Our family and our friends, the ones still living, and those who have gone, are there.  In ornaments hand made and store bought, given in love and accepted with gratitude.

Our tree is perfect because it reminds us of what we have and what we’ve shared. When the Boy was small, the bedtime ritual once the tree went up, was to turn off all the lights, save the ones on the tree, and then the three of us sat together and admired the tree.  My husband and I still do this some nights, though the Boy is gone to a place of his own.  We sit sometimes, in the glow of the lights, nostalgic as parents of grown children often are.  And, even in that there is perfection.

We are blessed.

May you all be, as well.

Because Washington Irving was one of my favorite authors when I was a kid (the Headless Horseman of Sleepy Hollow fame scared the bejeezus out of me, which was thrilling, and the notion of sleeping 20 years like Rip Van Winkle was kind of awesome), I wanted to share this fun post via the folks at Interesting Literature. And it is World Book Day in the UK today.

Enjoy!

Interesting Literature

By Dr Oliver Tearle

Washington Irving. Who was that man? Find out just a handful of reasons why we should all have his name on our lips.

View original post 1,148 more words

Christmas Kindness: a Story

bag of gold small

Image futzed with using a photo by JWP.

Like the best stories, this one begins, once upon a time . . . .

There was a father, a mother, and a baby boy who was born in the dead of winter on a very cold day.  (I should warn you that if you think you know where this story is going, you are wrong.  This is not THAT Christmas story.  This is a different story entirely.)

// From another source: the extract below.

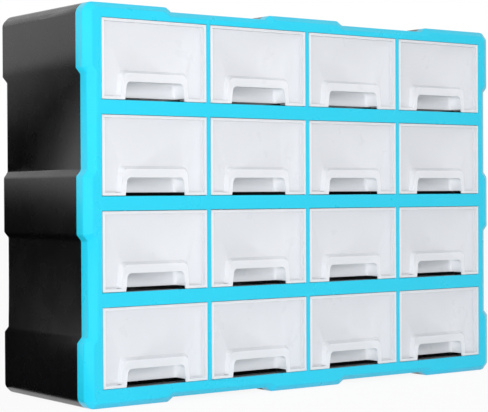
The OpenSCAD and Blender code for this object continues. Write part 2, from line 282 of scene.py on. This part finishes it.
def rounded_copy(node, material, widths, segments=3):
    """A copy of a node's mesh with its flat faces joined and its sharp edges rounded.
    widths(edge) gives an edge's rounding, or 0 to keep it sharp."""
    source = frame["nodes"][node]
    bm = bmesh.new()
    bm.from_mesh(source.data)
    bmesh.ops.remove_doubles(bm, verts=bm.verts, dist=WELD)
    bmesh.ops.dissolve_limit(bm, angle_limit=FLAT_TURN, verts=bm.verts, edges=bm.edges)
    bm.normal_update()
    weights = bm.edges.layers.float.new("bevel_weight_edge")
    sizes = [widths(e) if turn(e) > SHARP_TURN else 0 for e in bm.edges]
    largest = max(sizes)
    for edge, size in zip(bm.edges, sizes):
        edge[weights] = size / largest
    mesh = bpy.data.meshes.new(node + "_rounded")
    bm.to_mesh(mesh)
    bm.free()
    piece = bpy.data.objects.new(node + "_moulding", mesh)
    bpy.context.scene.collection.objects.link(piece)
    mesh.materials.append(material)
    for face in mesh.polygons:
        face.use_smooth = True
    mesh.set_sharp_from_angle(angle=CREASE_TURN)
    rounding = piece.modifiers.new("rounding", "BEVEL")
    rounding.width = largest
    rounding.segments = segments
    rounding.limit_method = "WEIGHT"
    rounding.use_clamp_overlap = True
    rounding.harden_normals = True
    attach(piece, BODY_OF[node])
    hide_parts(node)
    return piece


def to_side(point, low, high):
    """How far a point lies inside the box's nearer side in X, and in Z."""
    return min(point.x - low.x, high.x - point.x), min(point.z - low.z, high.z - point.z)


def on_outside(edge, low, high, reach=STEP_REACH):
    """True for an edge whose ends both lie within the reach of a side of the box."""
    return all(min(to_side(v.co, low, high)) < reach for v in edge.verts)


def is_corner(edge, low, high):
    """True for an edge whose middle lies near two sides of the box."""
    middle = (edge.verts[0].co + edge.verts[1].co) / 2
    return max(to_side(middle, low, high)) < STEP_REACH


def outward(edge, low, high):
    """True if an edge's faces don't look towards the middle of the box, in X or in Z."""
    middle = (edge.verts[0].co + edge.verts[1].co) / 2
    facing = sum((f.normal for f in edge.link_faces), Vector())
    away = middle - (low + high) / 2
    return facing.x * away.x > -ZERO_ERROR and facing.z * away.z > -ZERO_ERROR


def housing_widths(edge):
    if not on_outside(edge, housing_low, housing_high) or not outward(edge, housing_low, housing_high):
        return 0
    if along_y(edge) and edge.calc_length() > DEEP_EDGE:
        return CORNER_ROUND if is_corner(edge, housing_low, housing_high) else PROFILE_ROUND
    if at_y(edge, BACK_Y):
        return BACK_ROUND
    return 0


def frame_widths(edge):
    if at_y(edge, FACE_Y):
        return BEVEL_ROUND if on_outside(edge, frame_low, frame_high, BEVEL_REACH) else FINE_ROUND
    if not on_outside(edge, frame_low, frame_high) or not outward(edge, frame_low, frame_high):
        return 0
    if along_y(edge):
        return CORNER_ROUND if is_corner(edge, frame_low, frame_high) else PROFILE_ROUND
    return PROFILE_ROUND if all(v.co.y < SEAM_Y - SEAM_REACH for v in edge.verts) else 0


def drawer_widths(edge):
    return FINE_ROUND if all(v.co.y < FACE_Y + FRONT_REACH for v in edge.verts) else 0


def add_milky_lit_faces(piece, drawer, milky_lit):
    """Gives the raised rim, the band and the finger pocket the milkier plastic. This is partly the thicker
    plastic's own opacity and partly painted light: the lighter, more opaque copy brightens the rim and the
    shaded finger pocket.
    """
    low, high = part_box(drawer)
    middle = (low.x + high.x) / 2
    piece.data.materials.append(milky_lit)
    for face in piece.data.polygons:
        depth = face.center.y - FACE_Y
        beside = abs(face.center.x - middle) > POCKET_HALF
        over = face.center.z > low.z + POCKET_TOP
        panel = RAISED_DEPTH < depth < PANEL_DEPTH and abs(face.normal.y) > FACING
        in_pocket = depth < POCKET_BACK and not (beside or over or panel)
        face.material_index = int(depth < RAISED_DEPTH or in_pocket)


# ---- Studio ----

def camera():
    data = bpy.data.cameras.new("view")
    data.sensor_width = SENSOR_W
    data.lens = FOCAL_PX * SENSOR_W / IMAGE_W
    data.clip_start = CLIP_START
    data.clip_end = CLIP_END
    right = Vector((math.cos(CAMERA_TURN), math.sin(CAMERA_TURN), 0))
    level = Vector((-math.sin(CAMERA_TURN), math.cos(CAMERA_TURN), 0))
    forward = math.cos(CAMERA_DIP) * level - math.sin(CAMERA_DIP) * Vector((0, 0, 1))
    up = right.cross(forward)
    rolled_right = math.cos(CAMERA_ROLL) * right + math.sin(CAMERA_ROLL) * up
    rolled_up = math.cos(CAMERA_ROLL) * up - math.sin(CAMERA_ROLL) * right
    obj = bpy.data.objects.new("view", data)
    rotation = Matrix((rolled_right, rolled_up, -forward)).transposed()
    obj.matrix_world = Matrix.Translation(CAMERA_AT) @ rotation.to_4x4()
    bpy.context.scene.collection.objects.link(obj)
    bpy.context.scene.camera = obj


def key_lamp():
    """A soft lamp from the front left that leaves no highlight."""
    data = bpy.data.lights.new("key", "AREA")
    data.shape = "RECTANGLE"
    data.size, data.size_y = KEY_SIZE
    data.energy = KEY_WATTS
    obj = bpy.data.objects.new("key", data)
    obj.location = KEY_AT
    obj.rotation_euler = (Vector(KEY_AIM) - Vector(KEY_AT)).to_track_quat("-Z", "Y").to_euler()
    obj.visible_glossy = False
    bpy.context.scene.collection.objects.link(obj)


def seen_rays(tree):
    """1 for rays from the camera, in gloss or through glass, and 0 for all others."""
    path = add(tree, "LightPath")
    seen = path.outputs["Is Camera Ray"]
    for kind in ("Is Glossy Ray", "Is Transmission Ray"):
        either = add(tree, "Math", operation="MAXIMUM")
        join(tree, seen, either.inputs[0])
        join(tree, path.outputs[kind], either.inputs[1])
        seen = either.outputs[0]
    return seen


def sheet(name, corners):
    """A flat stage piece through the corners."""
    mesh = bpy.data.meshes.new(name)
    mesh.from_pydata(corners, [], [tuple(range(len(corners)))])
    obj = bpy.data.objects.new(name, mesh)
    bpy.context.scene.collection.objects.link(obj)
    return obj


def world_light():
    """White behind everything seen, and an even cool light on everything lit."""
    world = bpy.data.worlds.new("studio")
    world.use_nodes = True
    bpy.context.scene.world = world
    tree = world.node_tree
    tree.nodes.clear()
    out = tree.nodes.new("ShaderNodeOutputWorld")
    seen = add(tree, "Background", Color=WHITE, Strength=1.0)
    lighting = add(tree, "Background", Color=WORLD_COLOUR, Strength=WORLD_LEVEL)
    mix_shaders(tree, seen_rays(tree), lighting, seen, out)


def floor():
    """A wide pale floor that keeps part of its shading where it is seen."""
    reach = FLOOR_REACH
    obj = sheet("floor", [(-reach, -reach, 0), (reach, -reach, 0), (reach, reach, 0), (-reach, reach, 0)])
    mat, tree, out = new_material("floor")
    diffuse = add(tree, "BsdfDiffuse", Color=FLOOR_COLOUR)
    glow = add(tree, "Emission", Color=WHITE, Strength=1.0)
    share = add(tree, "Math", operation="MULTIPLY")
    share.inputs[1].default_value = FLOOR_GLOW
    join(tree, seen_rays(tree), share.inputs[0])
    mix_shaders(tree, share.outputs[0], diffuse, glow, out)
    obj.data.materials.append(mat)


def painted_reflection_cards():
    """Two cards that only gloss sees and that paint a dark reflection on the black left side, keeping it
    deep, with a painted grey reflection towards the top. One lies on the floor beside it, black, and one
    stands at that card's back, black below and grey at its top."""
    left, near = CARD_LEFT
    right, far = CARD_RIGHT
    side = housing_low.x - CARD_GAP
    outline = (side, -CARD_FRONT), (left, -CARD_FRONT), (left, near), (right, far), (side, BACK_Y)
    lying = sheet("floor_card", [(x, y, CARD_GAP) for x, y in outline])
    foot = [(left, near, 0), (right, far, 0)]
    standing = sheet("back_card", [*foot, (right, far, CARD_TOP), (left, near, CARD_TOP)])
    mat, tree, out = new_material("card")
    place = add(tree, "TexCoord")
    parts = add(tree, "SeparateXYZ")
    # The cards glow as a painted reflection: black up to CARD_DARK, rising to CARD_GREY at the top
    glow = add(tree, "Emission", Color=WHITE)
    join(tree, place.outputs["Object"], parts.inputs[0])
    join(tree, spread(tree, parts.outputs["Z"], 0, CARD_GREY, CARD_DARK, CARD_TOP), glow.inputs["Strength"])
    join(tree, glow.outputs[0], out.inputs["Surface"])
    for card in (lying, standing):
        card.data.materials.append(mat)
        card.visible_camera = False
        card.visible_diffuse = False
        card.visible_transmission = False
        card.visible_shadow = False


def studio():
    world_light()
    key_lamp()
    floor()
    painted_reflection_cards()
    bpy.context.scene.view_settings.view_transform = "Standard"


def dress(node, material):
    """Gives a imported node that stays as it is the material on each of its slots."""
    for slot in frame["nodes"][node].material_slots:
        slot.material = material


camera()
studio()
rounded_copy("housing", housing_plastic(), housing_widths)
rounded_copy("front_frame", frame_plastic(), frame_widths)
clear = drawer_plastic("clear_plastic", CLEAR_ALPHA, CLEAR_COLOURS)
milky_lit = drawer_plastic("milky_plastic", MILKY_LIT_ALPHA, MILKY_LIT_COLOURS)
for drawer in DRAWERS:
    bin_copy = rounded_copy(drawer, clear, drawer_widths, segments=2)
    # Partly painted light: the rim, band and finger pocket get the lighter, more opaque copy of the plastic
    add_milky_lit_faces(bin_copy, drawer, milky_lit)
    # Lamps shine through the clear drawer
    bin_copy.visible_shadow = False
grid = grid_plastic()
for node in frame["nodes"]:
    if node.endswith(("grid", "shelf", "partition")):
        dress(node, grid)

The father and mother had little money, but they had a warm home, and their boy was exceedingly healthy, so they believed they had exactly what they needed.  The father worked at building machines and the mother worked at building the boy.  The boy was full of light and laughter and curiosity.  He had a mischievous sense of humor, a powerful imagination, and above all, he was persistent.  (A quality some people call stubborn, but those people are wrong.)

Years passed as years do.  The boy grew and grew.  People began to ask – what do you want to do with your life, boy?  What would you like to be?  But the boy didn’t know, for he was still a boy (albeit taller).  His parents said, be happy.  And he was.

The boy grew a little older, a little taller still.  He went to college and his head filled up with words and ideas; his heart filled with passion.  One morning he awoke to find that it was time to graduate.  A degree was bestowed upon him and there was much rejoicing by his family and his friends.

He found a job that he liked very much, but it was temporary.  He could have worried about what he would do when the job ended, but he chose to remain positive as he had always been, and to do and learn all that he could.  Happily, this strategy paid off.  The job became permanent.  (It’s called persistence, people.)

Christmas came.  The boy got his first Christmas bonus.  But this was no ordinary bonus.  This was merry Mr. Fezziwig extending joy and Christmas kindness.  This was a bag of gold coins.  So happy was the boy at this surprising presentation, that he laughed for a full minute.  The kind of sustained laugh his mother had marveled at throughout his childhood.  A laugh that began in his heart and rippled through his body until he looked ready to burst with the energy of it.

When he stopped laughing the boy knew what he would do.  He would carry the bonus around the city and give it away, coin by coin, to people who could use a dollar or two and a happy surprise.  So that he could share with others a moment of joy like the one he had felt in receiving the coins.

And that is exactly what he did.

Not The End

P.S.  If you like this story, feel free to share a kindness or two with someone, anyone, even by way of a smile.  It will make you feel good.  I promise.

P.P.S. This story was written for The BOY by his mother who is proud beyond measure of the superlative person he has become.  And also the mother is a tiny bit smug because she knew what his true worth was all along.  (She hopes to be forgiven of this.)